Donald Trump

Supporters cheer during a campaign rally for Republican presidential candidate Donald Trump, Thursday, Aug. 11, 2016, in Kissimmee, Fla.

(AP Photo / Evan Vucci)

The results of a social media poll I conducted earlier this week probably won't surprise you. I asked my Facebook friends and Twitter followers to complete the following sentence by filling in the blank: "I don't eat everybody's ___________."

Potato salad. That backyard-barbecue and church-potluck mainstay was cited more often than any other food. Everybody, it seems, has had a bad potato salad experience, or at the very least, it seems that everybody has been warned by mama, auntie or granny to proceed with extreme caution lest they have a potato salad experience for the books.

Here's an abridged list of the things responsible adults warn their children against: strangers, drinking and driving and "everybody's potato salad."

A day after that initial poll it occurred to me to ask another question: "Raise your hand," I wrote, "if yours is the potato salad that not everybody eats."

A cousin in California responded with an emoticon of a woman with a hand raised, and three other friends acknowledged using family recipes that depart from what most potato salad connoisseurs expect. But the number of folks who allowed that their potato salad might be considered bad was a tiny fraction of the number of people who are actively avoiding bad potato salad.

From this we can conclude that a bad-potato-salad maker is far rarer than bad potato salad. There's a glut of bad potato salad out there, but almost nobody cops to having made any of it.

You might guess that you could put the number of bad potato-salad makers on an x axis, the number of bad potato salads on a y axis and a draw a straight diagonal line illustrating a direct relationship between the two. That would make logical sense, but, apparently, that's not how bad potato salad comes into existence. Bad potato salad - even that which can rightly be called deplorable - happens without human agency.

That conundrum, the mystery of how we get bad potato salad when nobody's a bad potato-salad maker, is similar in kind to the sexism conundrum, the racism conundrum, the homophobia conundrum - to say noting of the toxicity that has accompanied a certain presidential candidate's 2016 campaign.

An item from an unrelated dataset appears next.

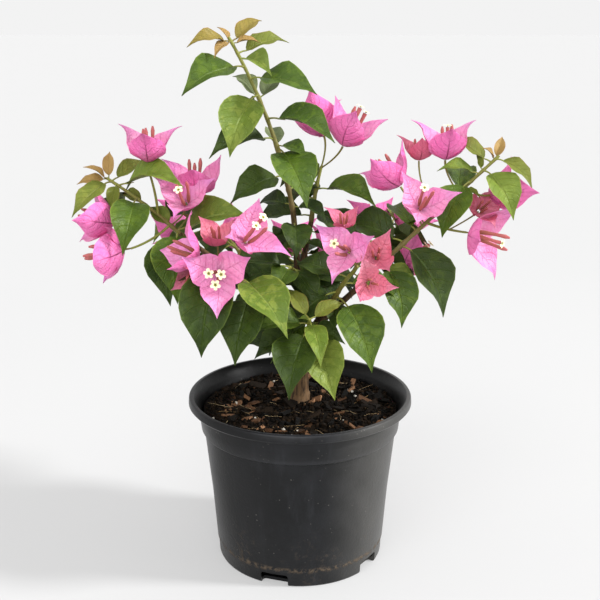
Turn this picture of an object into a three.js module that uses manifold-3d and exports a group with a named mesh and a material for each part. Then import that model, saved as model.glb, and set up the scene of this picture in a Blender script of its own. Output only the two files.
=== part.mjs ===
// A flowering bougainvillea bush in its black nursery pot, in millimetres.
// +Z is up, and the origin is the centre of the pot's flat underside.
import * as THREE from 'three';
import { mergeVertices } from 'three/addons/utils/BufferGeometryUtils.js';
import Module from 'manifold-3d';

const wasm = await Module();
wasm.setup();

const clear = 0.3;               // gap between neighbouring solids
const up = new THREE.Vector3(0, 0, 1);
const goldenAngle = 137.5;
const tipReach = 0.97;           // how far up its shoot the last leaf stands
const fewRingsBelow = 43;        // a leaf shorter than this has fewer faces

// ---- pot and soil ----
const pot = {
  height: 130, rimRadius: 85, lipDepth: 7, wall: 1.8, floor: 2.5, sides: 36,
  footRadius: 64, footRound: 2, footDraft: 0.6, ledgeHeight: 13, ledge: 0.7, ledgeRise: 1,
  shoulderHeight: 104, shoulderInner: 73.4, shoulderOuter: 75.7, shoulderStart: 1.5,
  shoulderEnd: 1, neckRadius: 77.7,
};
// The lip's section: its edges' radii inside the rim's, and their depths under the top.
const lip = { draft: 0.6, crown: 3, inner: 5.2, underside: 1.5, outerDrop: 1.4, innerDrop: 0.8 };
const notch = { count: 5, firstHeading: -107.5, width: 21, height: 9.5, depth: 7 };
const soil = {
  top: 118, crumbs: 1.2, footRoom: 0.2, shoulderDrop: 3.2, edgeRoom: 0.9,
  domeRadius: 52, domeDrop: 0.4, flatRadius: 30,
};

// ---- limbs ----
// heading is 0 to the right (+X) and 90 to the back (+Y), tilt is above the level, in degrees.
const trunk = {
  foot: [0, 10], heading: 205, tilt: 88, length: 62, bow: 1.5, radii: [6.2, 5.0],
  flare: 2.4, flareFade: 9, sides: 8, steps: 7,
};
const boughFaces = { sides: 6, steps: 4 };
// at is the height on the trunk that a bough leaves from, as a share of its length.
const boughs = {
  leader: { at: 1, heading: -121, tilt: 86, length: 89, bow: 3, radii: [3.1, 2.0] },
  left: { at: 0.9, heading: -165, tilt: 43, length: 121, bow: 2, radii: [2.9, 1.6] },
  right: { at: 0.85, heading: -11, tilt: 44, length: 79, bow: -2, radii: [3.0, 1.9] },
  front_left: { at: 0.75, heading: -121, tilt: 43, length: 83, bow: 3, radii: [2.9, 1.9] },
  front_right: { at: 0.7, heading: -55, tilt: 49, length: 67, bow: -3, radii: [2.8, 1.8] },
  upper: { at: 0.95, heading: 54, tilt: 78, length: 82, bow: 4, radii: [2.9, 1.9] },
  low_front: { at: 0.55, heading: -84, tilt: 36, length: 47, bow: -2, radii: [2.3, 1.5] },
  back_left: { at: 0.8, heading: 137, tilt: 42, length: 72, bow: 3, radii: [2.8, 1.8] },
  back_right: { at: 0.65, heading: 41, tilt: 44, length: 78, bow: 3, radii: [2.8, 1.8] },
  back_low: { at: 0.5, heading: 88, tilt: 47, length: 64, bow: -3, radii: [2.6, 1.7] },
};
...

Have you ever noticed how many anti-gay remarks are uttered by people who begin with "I'm not homophobic, however...?" or how often folks who don't have anything against women still manage to say things against women?

In 2014 Duke sociologist Eduardo Bonilla-Silva presented his thoughts on a similar phenomenon in a book called "Racism without Racists: Color-Blind Racism and the Persistence of Racial Inequality in America."

"How is it possible to have this tremendous degree of racial inequality," he asks "in a country where most whites claim that race is no longer relevant? More important, how do whites explain the apparent contradiction between their professed color blindness and the United States' color-coded inequality?"

It's possible in the same way that it's possible that there's a lot of bad potato salad and almost no self-identified bad-potato-salad makers.

What about the nasty, stomach-turning language and the equally nasty, stomach-turning aggression at Donald Trump's campaign rallies? What about the prevalence of "Trump that B----!" T-shirts? Or those other T-shirts: "Hillary Sucks - but not like Monica?" What about the July rally in Raleigh, N.C. where the air reportedly rang out with shouts of "Hang that b----!" What about the physical attacks on protesters? Or David Duke's man crush on the Republican presidential candidate? What about the attaboys for Trump's inappropriate use of the Star of David? The cheers for his proposed Muslim ban and his denunciations of Mexicans as rapists?

All that behavior is awful, but it's a political no-no to suggest that the awfulness is attributable to awful people.

When Hillary Clinton slipped up and said that "you could put half of Trump's supporters into what I call the basket of deplorables," you'd have thought she'd defamed a Gold Star family or attacked a federal judge's ethnicity or attributed a female debate moderator's tough questions to her being on her period.

All of a sudden, the crowd that has made it a point to eschew sensitivity, the crowd that has shouted down tact, diplomacy and basic human decency as namby-pamby political correctness decides that it's just tore up over Clinton calling that crowd benighted. Trump - whose primary form of communication is the insult - accuses Clinton of insulting "hardworking Americans." Trump's running mate Gov. Mike Pence says that Clinton's deplorables remark "disqualifies her" for the White House. Has Pence forgotten he's running with a man who praises Saddam Hussein and Vladimir Putin?

The sexism, racism, Islamophobia, xenophobia hanging in the air over Trump's rallies have got to be coming from somewhere, right? Unless it's like bad potato salad - which somehow manages to be prevalent despite almost everybody making it well.